Dans la plupart des domaines à la mode, dont la jeune génération est censée se délecter, une tendance nette se profile dans les facultés : il y a beaucoup d’étudiants à diriger aux cycles supérieurs, et les perspectives d’emploi sont nébuleuses, mais les cours sur le sujet comptent un faible nombre d’étudiants lorsqu’ils se donnent au premier cycle (baccalauréat). Les professeurs spécialisés dans les domaines à la mode dirigent beaucoup d’étudiants aux cycles supérieurs et ils enseignent aux mêmes cycles. Dès lors, ils sont très peu présents dans leur domaine au premier cycle. De toute manière, les étudiants ne sont pas au rendez-vous. Comble de malheur, les professeurs spécialisés se retrouvent parfois dans les cours obligatoires de base au baccalauréat. Ils enseignent alors une matière fondamentale pour la majorité des étudiants qui seront plus tard notaires ou avocats en pratique privée ou publique dans la province de Québec. Ces professeurs n’ont pourtant jamais fait de recherche à propos de ces matières fondamentales. Bien sûr, il est plus séduisant d’engager une personne qui a obtenu un doctorat pointu dans un domaine à la mode, et qui dit à la mode dit passager, qu’une jeune notaire qui peut donner avec facilité et passion plusieurs cours de droit privé traditionnels ou un jeune constitutionnaliste pour enseigner les cours de base intemporels du droit public.
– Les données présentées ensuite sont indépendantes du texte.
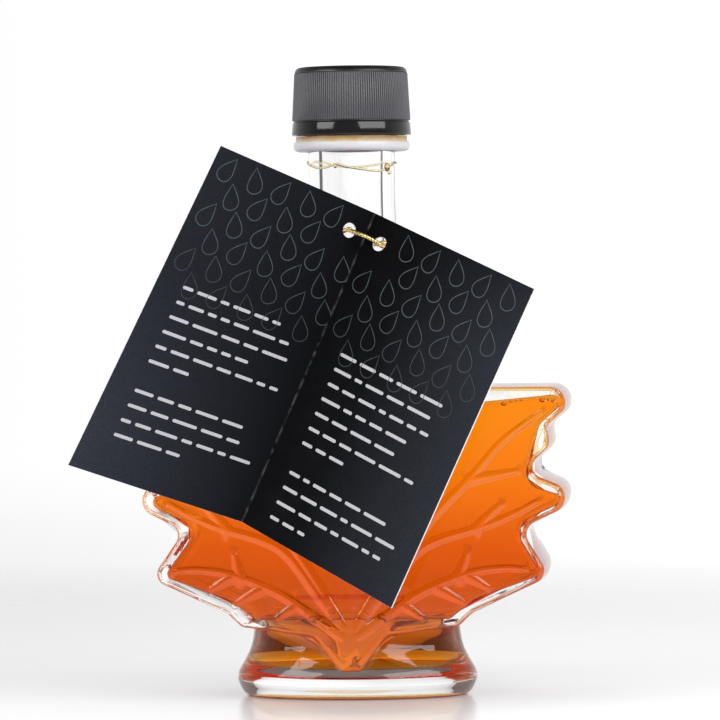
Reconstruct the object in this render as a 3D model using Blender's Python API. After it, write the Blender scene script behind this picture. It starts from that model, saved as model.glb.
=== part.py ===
"""A clear glass bottle of maple syrup: a maple leaf on a flared oval foot, with cap, ring and tag.

Metres, +Z up. The leaf faces -Y. The origin is the middle of the foot's flat underside.
"""

import math

import bmesh
import bpy
import numpy as np
from mathutils import Vector
from mathutils.geometry import delaunay_2d_cdt

MM = 0.001
GAP = 0.3

# Driving dimensions, in millimetres
LEAF_DEPTH = 43.0
LEAF_EDGE = 1.6
LEAF_DRAFT = 0.5
WALL_FRONT = 3.2
CAVITY_EDGE = 1.8
LEAN_START = 30.0
LEAN_SLOPE = 0.055
LEAN_MOST = 1.05

NECK_RADIUS = 11.25
BORE_RADIUS = 7.85
MOUTH_Z = 156.6
FILL_Z = 96.0

FOOT_HALF_WIDTH = 30.65
FOOT_FLATTER = 9.7

RING_Z = (138.5, 140.9, 142.2)
RING_RADII = (14.8, 14.2)
BAND_Z = (142.5, 145.7)
BAND_RADIUS = 15.25
CAP_Z = (146.0, 159.9)
CAP_RADII = (15.1, 14.45)
CAP_TOP_EDGE = 1.7
CAP_TOP_THICK = 2.0
RIB_COUNT = 76
RING_SIDES = 40
RIB_DEPTH = 0.45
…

Combien de cours à option au baccalauréat ou de cours aux cycles supérieurs ont été créés pour accommoder un professeur et non pour les étudiants ? Pour avoir une réponse, il suffit de croiser la liste des cours des facultés de droit avec les thèses de doctorat ou les projets de recherches subventionnés des professeurs engagés depuis les quinze dernières années. Pourtant, comme le dit si bien le professeur Melkevik dans sa conclusion, l’étudiant est devenu un client à contenter et non un citoyen à former.